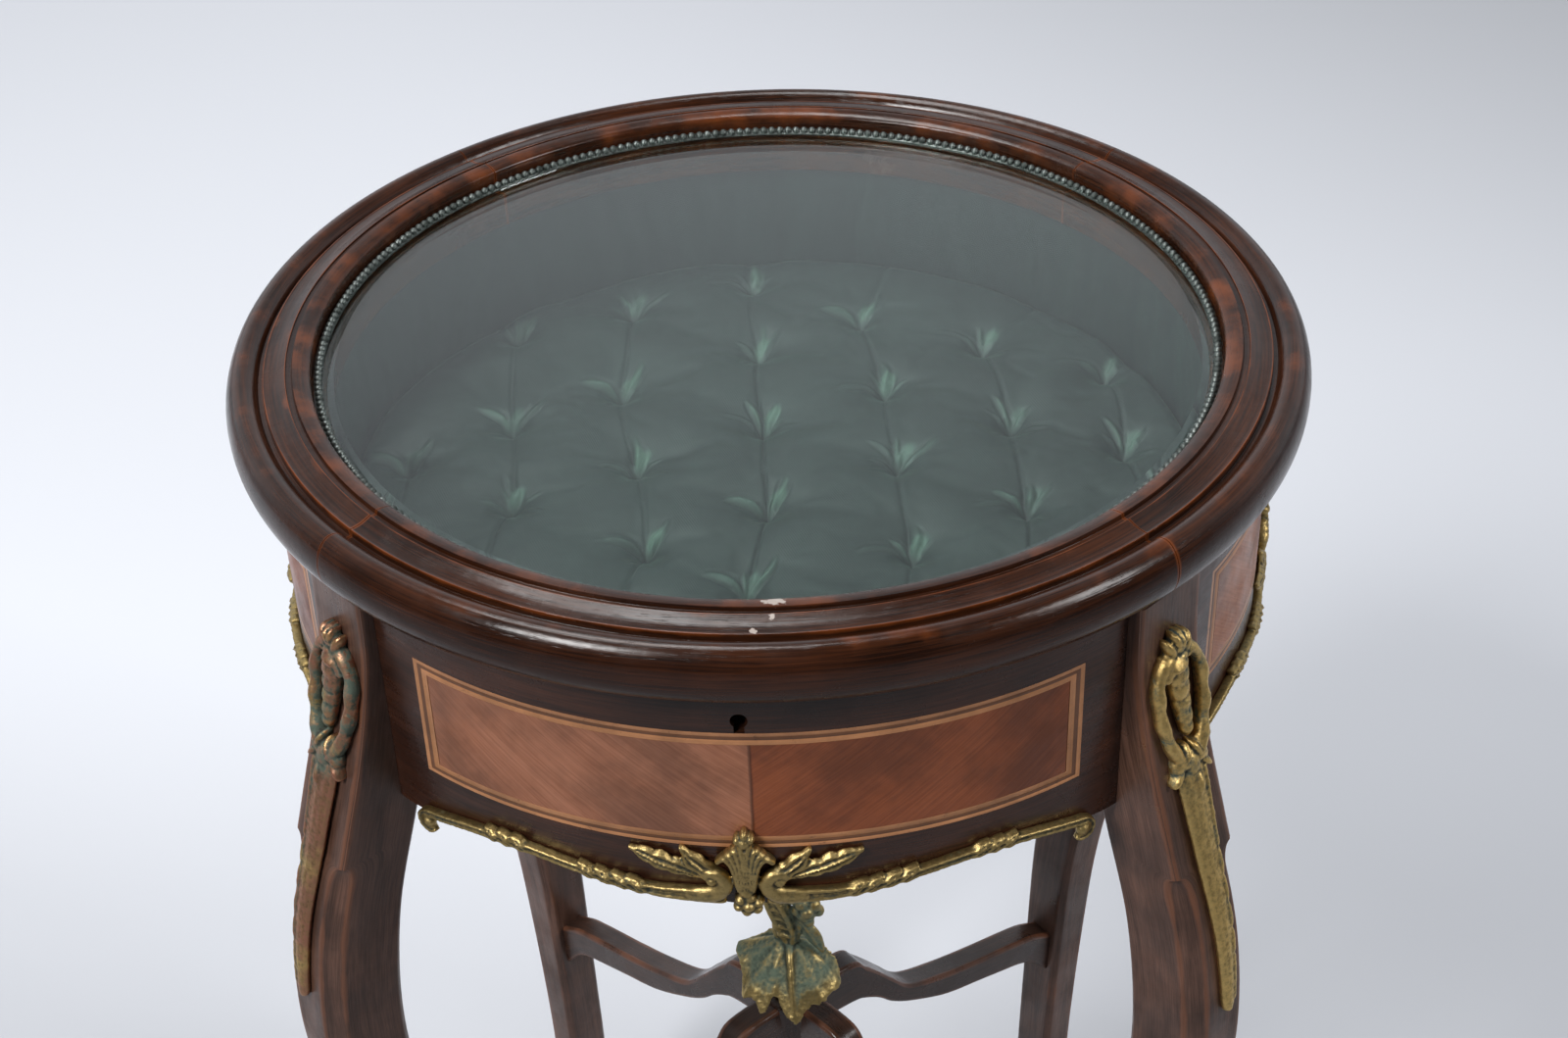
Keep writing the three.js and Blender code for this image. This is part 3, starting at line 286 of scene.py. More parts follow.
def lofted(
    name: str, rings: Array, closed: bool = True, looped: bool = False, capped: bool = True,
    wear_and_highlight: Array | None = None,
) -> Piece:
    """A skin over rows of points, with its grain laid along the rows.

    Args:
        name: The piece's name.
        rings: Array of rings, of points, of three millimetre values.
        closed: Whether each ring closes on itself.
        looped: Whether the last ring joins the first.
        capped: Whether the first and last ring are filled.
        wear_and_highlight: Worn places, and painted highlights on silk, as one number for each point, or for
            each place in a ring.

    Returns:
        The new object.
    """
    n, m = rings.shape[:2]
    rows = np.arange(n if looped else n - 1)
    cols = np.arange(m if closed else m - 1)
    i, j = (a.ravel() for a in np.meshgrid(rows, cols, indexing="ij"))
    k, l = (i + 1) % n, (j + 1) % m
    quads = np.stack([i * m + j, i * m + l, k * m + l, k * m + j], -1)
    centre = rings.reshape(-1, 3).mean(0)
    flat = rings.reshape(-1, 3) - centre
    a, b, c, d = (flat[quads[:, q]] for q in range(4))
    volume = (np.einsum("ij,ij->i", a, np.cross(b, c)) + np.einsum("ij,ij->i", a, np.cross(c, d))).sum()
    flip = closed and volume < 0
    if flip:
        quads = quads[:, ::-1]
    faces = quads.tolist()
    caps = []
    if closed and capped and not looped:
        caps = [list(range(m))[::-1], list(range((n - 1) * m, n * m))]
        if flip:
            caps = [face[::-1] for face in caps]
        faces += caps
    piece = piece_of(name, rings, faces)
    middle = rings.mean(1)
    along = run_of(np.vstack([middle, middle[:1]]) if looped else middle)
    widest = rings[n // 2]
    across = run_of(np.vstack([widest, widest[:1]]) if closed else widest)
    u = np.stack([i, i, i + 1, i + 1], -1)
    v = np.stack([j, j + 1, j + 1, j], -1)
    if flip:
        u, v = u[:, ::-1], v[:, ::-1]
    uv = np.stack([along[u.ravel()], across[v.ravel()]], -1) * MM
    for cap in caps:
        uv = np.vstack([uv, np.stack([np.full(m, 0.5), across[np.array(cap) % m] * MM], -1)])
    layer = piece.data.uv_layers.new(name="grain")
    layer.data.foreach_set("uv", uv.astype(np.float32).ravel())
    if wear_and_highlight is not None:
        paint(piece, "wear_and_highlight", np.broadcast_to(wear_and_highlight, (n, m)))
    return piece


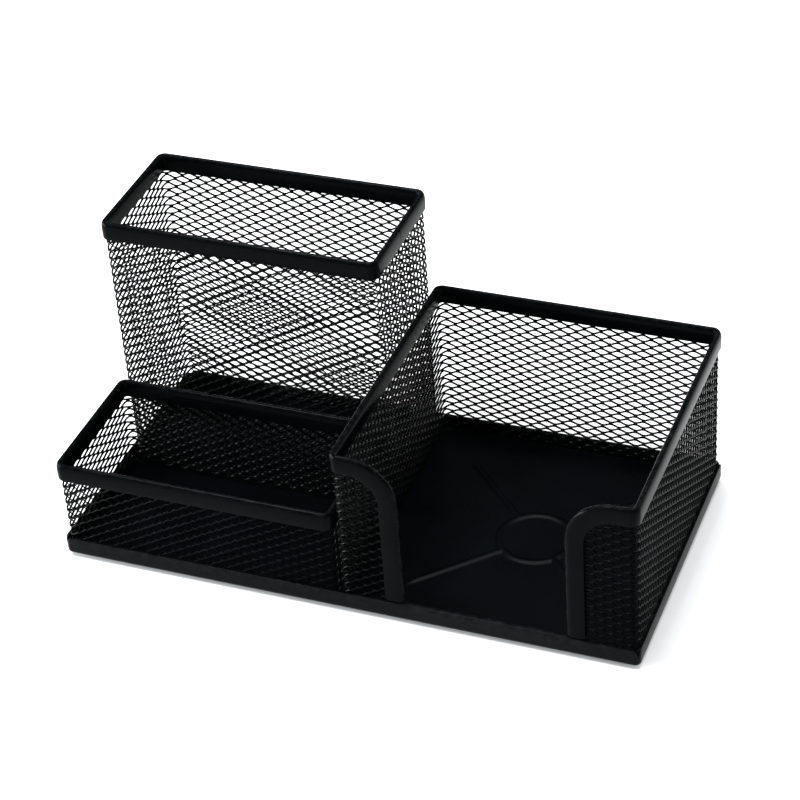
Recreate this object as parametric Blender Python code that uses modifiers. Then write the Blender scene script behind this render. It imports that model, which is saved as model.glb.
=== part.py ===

■ **WHAT THIS TASK INVOLVES**:
Give back the whole listing, word for word.

■ **ANSWER TO THIS TASK**:
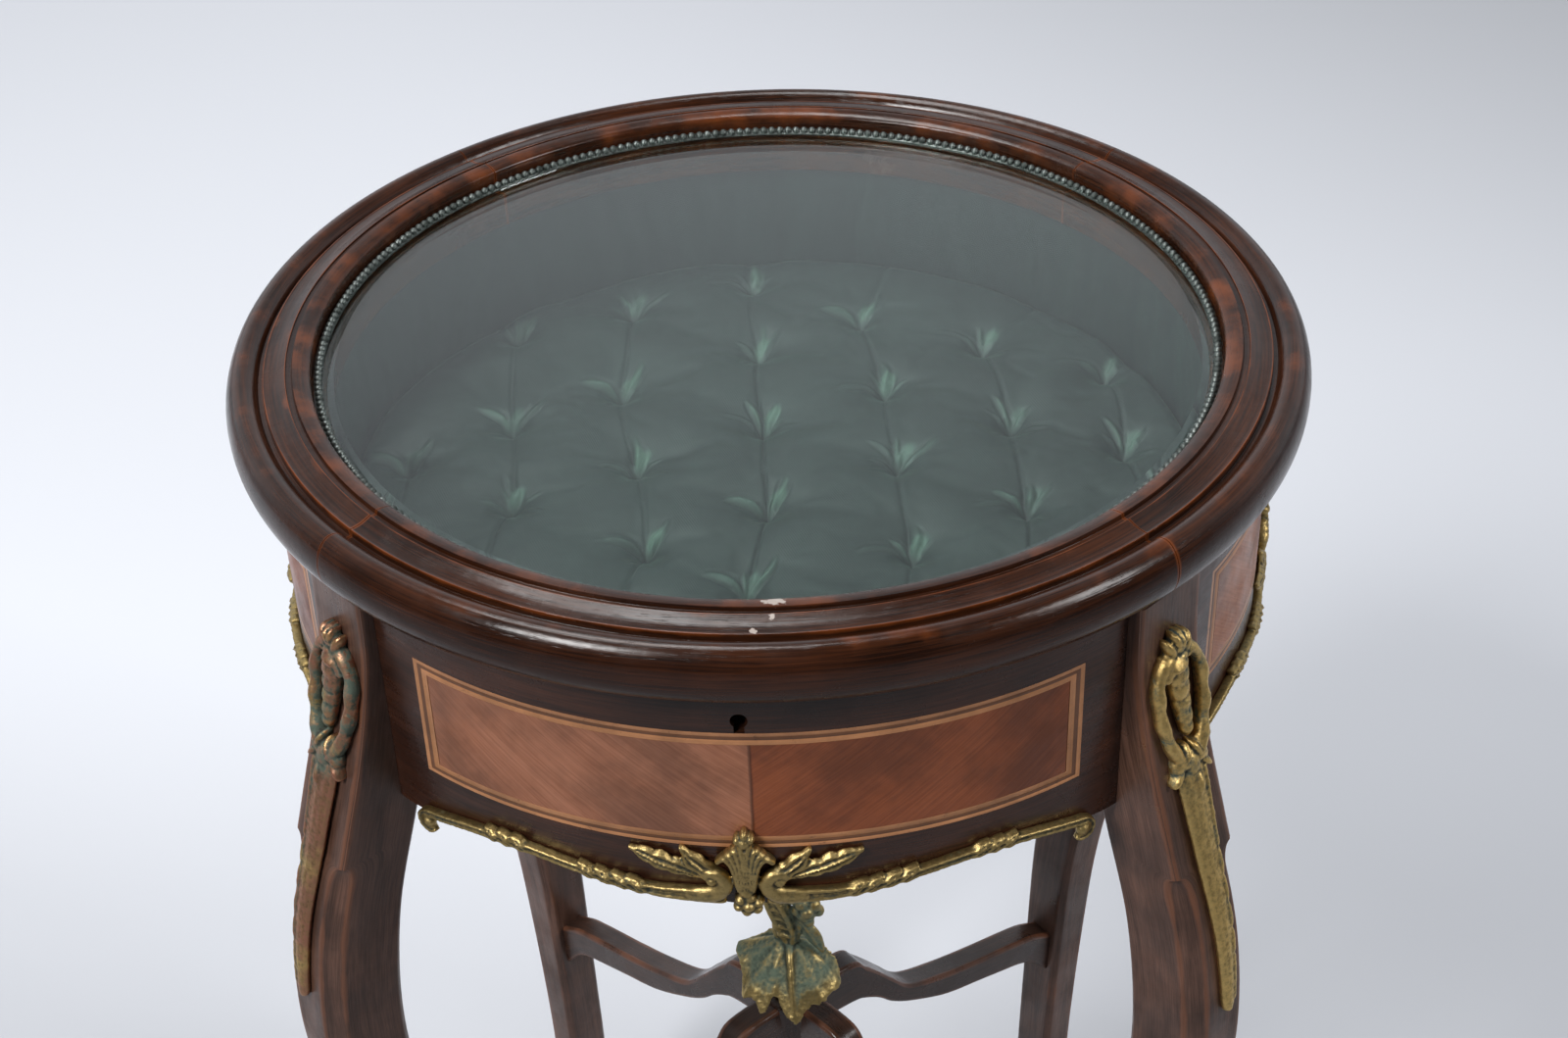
Keep writing the three.js and Blender code for this image. This is part 3, starting at line 286 of scene.py. More parts follow.
def lofted(
    name: str, rings: Array, closed: bool = True, looped: bool = False, capped: bool = True,
    wear_and_highlight: Array | None = None,
) -> Piece:
    """A skin over rows of points, with its grain laid along the rows.

    Args:
        name: The piece's name.
        rings: Array of rings, of points, of three millimetre values.
        closed: Whether each ring closes on itself.
        looped: Whether the last ring joins the first.
        capped: Whether the first and last ring are filled.
        wear_and_highlight: Worn places, and painted highlights on silk, as one number for each point, or for
            each place in a ring.

    Returns:
        The new object.
    """
    n, m = rings.shape[:2]
    rows = np.arange(n if looped else n - 1)
    cols = np.arange(m if closed else m - 1)
    i, j = (a.ravel() for a in np.meshgrid(rows, cols, indexing="ij"))
    k, l = (i + 1) % n, (j + 1) % m
    quads = np.stack([i * m + j, i * m + l, k * m + l, k * m + j], -1)
    centre = rings.reshape(-1, 3).mean(0)
    flat = rings.reshape(-1, 3) - centre
    a, b, c, d = (flat[quads[:, q]] for q in range(4))
    volume = (np.einsum("ij,ij->i", a, np.cross(b, c)) + np.einsum("ij,ij->i", a, np.cross(c, d))).sum()
    flip = closed and volume < 0
    if flip:
        quads = quads[:, ::-1]
    faces = quads.tolist()
    caps = []
    if closed and capped and not looped:
        caps = [list(range(m))[::-1], list(range((n - 1) * m, n * m))]
        if flip:
            caps = [face[::-1] for face in caps]
        faces += caps
    piece = piece_of(name, rings, faces)
    middle = rings.mean(1)
    along = run_of(np.vstack([middle, middle[:1]]) if looped else middle)
    widest = rings[n // 2]
    across = run_of(np.vstack([widest, widest[:1]]) if closed else widest)
    u = np.stack([i, i, i + 1, i + 1], -1)
    v = np.stack([j, j + 1, j + 1, j], -1)
    if flip:
        u, v = u[:, ::-1], v[:, ::-1]
    uv = np.stack([along[u.ravel()], across[v.ravel()]], -1) * MM
    for cap in caps:
        uv = np.vstack([uv, np.stack([np.full(m, 0.5), across[np.array(cap) % m] * MM], -1)])
    layer = piece.data.uv_layers.new(name="grain")
    layer.data.foreach_set("uv", uv.astype(np.float32).ravel())
    if wear_and_highlight is not None:
        paint(piece, "wear_and_highlight", np.broadcast_to(wear_and_highlight, (n, m)))
    return piece


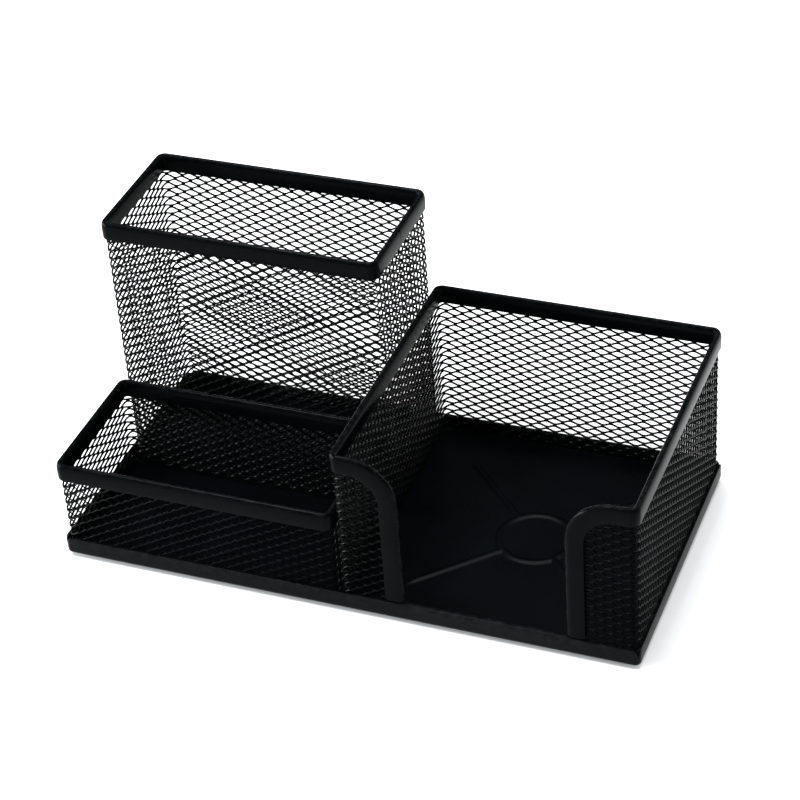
Recreate this object as parametric Blender Python code that uses modifiers. Then write the Blender scene script behind this render. It imports that model, which is saved as model.glb.
=== part.py ===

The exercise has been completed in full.